Despite all of the dogma I was taught about my inherent badness and incapacity, I’m learning how to value myself enough to show up every day as my own dream partner, cheerleader, dream keeper. It turns out I can do a lot of things, including take proper care of myself, my finances, my home, and my children. Even still, I hope to keep rebuilding my faith in others, in love, in family, and in community. Because even while loss is a guarantee, togetherness and the hope it fosters is, I think, foundational to carrying on, to thriving, to experiencing life in full color.
My soul is still in the tug of war that comes in the aftermath of something as seismic as divorce without a family village. My dreams tell the story of the back and forth, vacillating at night between breathtaking dreamscapes where my body is floating and I am in quiet, contented awe, the sun dappled on fantastical tall trees with unthinkably large, colorful leaves rustling in the breeze. Other dreams bring terrible distress, running from predators in dark buildings with unforgivable and unknowable hallways, I am clammy and pressed and desperate to escape. My whole being is in transit from old to new, and it turns out it takes a long fucking while to make the journey. It turns out that actually, the journey is your whole life.

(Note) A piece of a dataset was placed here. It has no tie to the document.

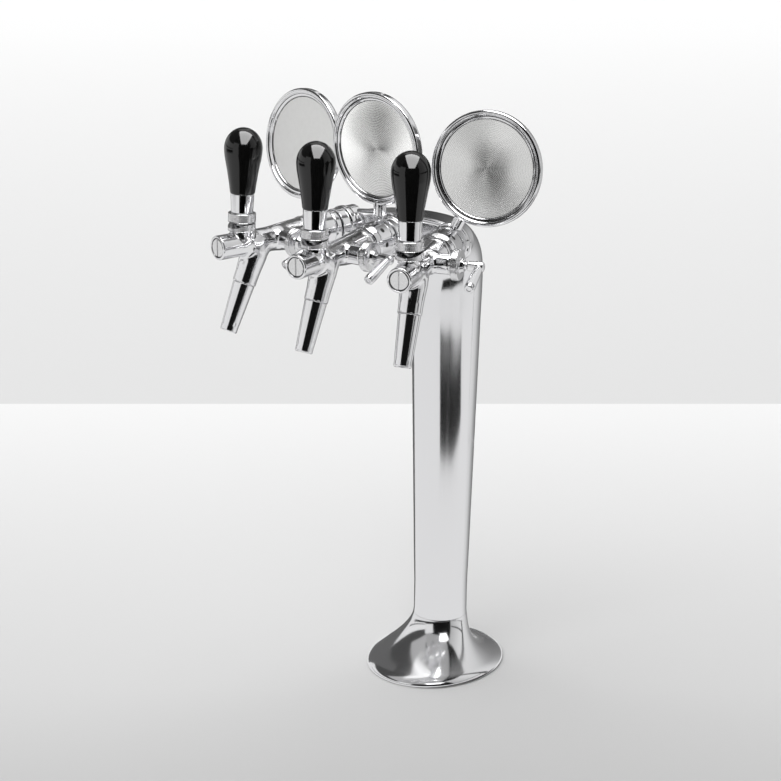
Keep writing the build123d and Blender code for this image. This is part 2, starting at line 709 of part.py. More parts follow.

I am disillusioned and trust less, but I am also freer, happier, wiser, and steadier. And: life is still a fight. We cannot make enough right choices to cross a threshold where we no longer struggle - that’s not how this works. Every day I think more carefully about the time I waste being angry, or worse, sad. I know the time is non refundable. I’m still fumbling my way through the dance with my new life, of reconciling the fact that something that is definitively right can also be quite painful, lonely, and chronically difficult.
This Christmas was the first time I didn’t tuck my kids into bed on Christmas Eve or wake up with them Christmas morning. It struck me the afternoon of Christmas Day that I have a habitual predilection of associating any negative experience or difficult emotion with personal failing. In other words: “Christmas is now harder because I am a bad person who somewhere, somehow, messed something up… like, cosmically.” But is that really so? (It is not really so.)
I had an insight that took lot of weight off my chest and it was this: What if we saw the hardships we face in adulthood and the corresponding, painful spiritual shifts not as something punitive, not as a stain to scrub out, but as the entrance of a new stage, a natural shift, a progression into maturation. A medal of sorts. You’ve arrived! What if we let adulthood be what it is (objectively, empirically hard) without adding anything more to it. What if I accepted that I had my time of childhood ignorance (if I do my best and have pure intentions things will go alright for me) and what if I accepted my new view of the clusterfuck called living as just what it is: reality, nothing more.
What if I accepted that grief is like the clouds in the sky, like the grass coming up each year, like the beating of my heart: it just is. Here at the table with us. What if I set it all down for a moment, turned on John Prine and danced a little?
Wishing you a lighter load, a stronger heart, and a happy new year.